In Lecture 5: Policy Gradients, we observed that introducing a baseline $b$ reduces the variance of the gradient in Eq. \ref{eq:pg_gradient}:

\begin{equation} \nabla_{\theta}J(\theta) = E_{\tau \sim \pi_{\theta}(\tau)} \left[ \nabla_{\theta}\log \pi_{\theta}(\tau) \left( r(\tau) - b \right) \right] \end{equation}

However, when adding a baseline we must ensure that we are not introducing a bias, i.e. we want the expected value of the gradient to remain the same. Therefore, we inspect the term \(E_{\tau \sim \pi_{\theta}(\tau)} \left[ \nabla_{\theta} \log \pi_{\theta}(\tau)b \right]\) and we investigate the conditions under which it is equal to zero. We expand \(\pi_{\theta}(\tau)\) as in Eq. \ref{eq:log_pi_tau} and since the gradient is zero for all the terms not depending on $\theta$, we are left with \begin{equation} \label{eq:b_sum} E_{\tau \sim \pi_{\theta}(\tau)} \left[ \nabla_{\theta} \log \pi_{\theta}(\tau)b \right]= \sum_{t=1}^T E_{(s_t, a_t) \sim p(s_t, a_t)}\left[ \nabla_{\theta} \log\pi_{\theta}(a_t \vert s_t) b \right] \end{equation} In which we moved the expectation inside the summation. Now, we apply the Law of Total Expectation to the expectation over the joint distribution \(p(s_t, a_t) = p(s_t) \pi_{\theta}(a_t \vert s_t)\) to write Eq. \ref{eq:b_sum} above as \begin{equation} \sum_{t=1}^T E_{s_t \sim p(s_t)} \left[ E_{a_t \sim \pi_{\theta}(a_t \vert s_t)} \left[ \nabla_{\theta}\log\pi_{\theta}(a_t \vert s_t)\ b \right]\right] \end{equation} We can now expand the expectations with their integral definition \begin{equation} \sum_{t=1}^T \int_{s_t} p(s_t) \left( \int_{a_t} \pi_{\theta}(a_t \vert s_t) \nabla_{\theta} \log\pi_{\theta}(a_t \vert s_t)b\ da_t\right) ds_t \end{equation} and, “reversing” the log-gradient trick of Eq. \ref{eq:log_grad_trick} we obtain \begin{equation} \sum_{t=1}^T \int_{s_t} p(s_t) \left( \int_{a_t} \nabla_{\theta} \pi_{\theta}(a_t \vert s_t) b\ da_t\right) ds_t \end{equation} Finally, we move the gradient operator outside the second integral (Leibniz Integral Rule again) \begin{equation} \sum_{t=1}^T \int_{s_t} p(s_t)\nabla_{\theta} \left( \int_{a_t} \pi_{\theta}(a_t \vert s_t) b\ da_t\right) ds_t \end{equation}

At this point we must be very careful: if we can move $b$ outside the integral, we obtain \begin{equation} \sum_{t=1}^T \int_{s_t} p(s_t) b \nabla_{\theta} \left( \int_{a_t} \pi_{\theta}(a_t \vert s_t) \ da_t\right) ds_t = 0 \end{equation}

since \(\int_{a_t} \pi_{\theta}(a_t \vert s_t)\ da_t = 1\) by the definition of probability, and therefore \(\nabla_{\theta}1 = 0\).

When can we do this?

We obtained this result by moving $b$ outside the inner integral over the action \(a_t\).
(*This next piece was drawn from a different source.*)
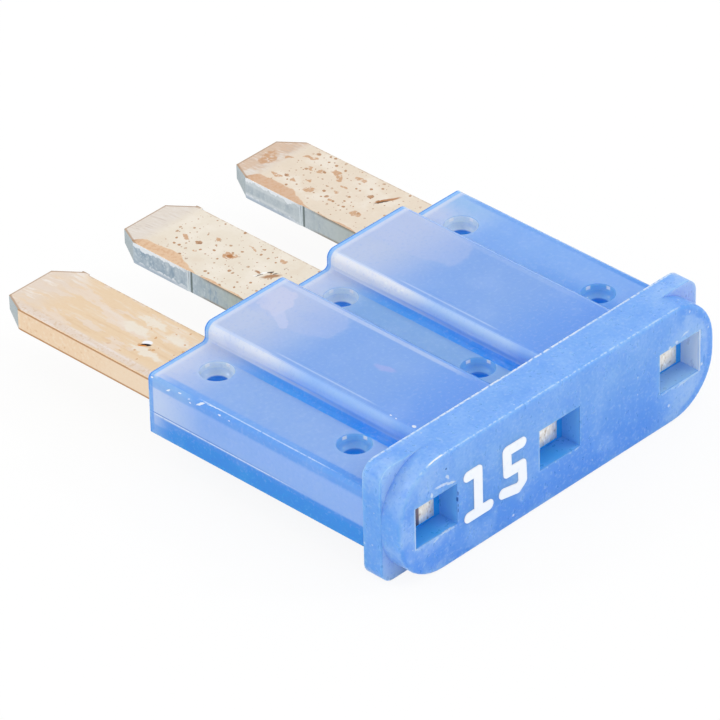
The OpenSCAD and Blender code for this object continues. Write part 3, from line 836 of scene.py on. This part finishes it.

This is only possible if the baseline $b$ does not depend on $a_t$. Therefore, we just proved that an action-independent baseline $b$ has zero expected value on th Policy Gradient and thus it does not introduce any bias. As explained in Lecture 6: Actor Critic, state-dependent baselines \(b(s_t)\) are often exploited to reduce the Policy Gradient variance without introducing biases.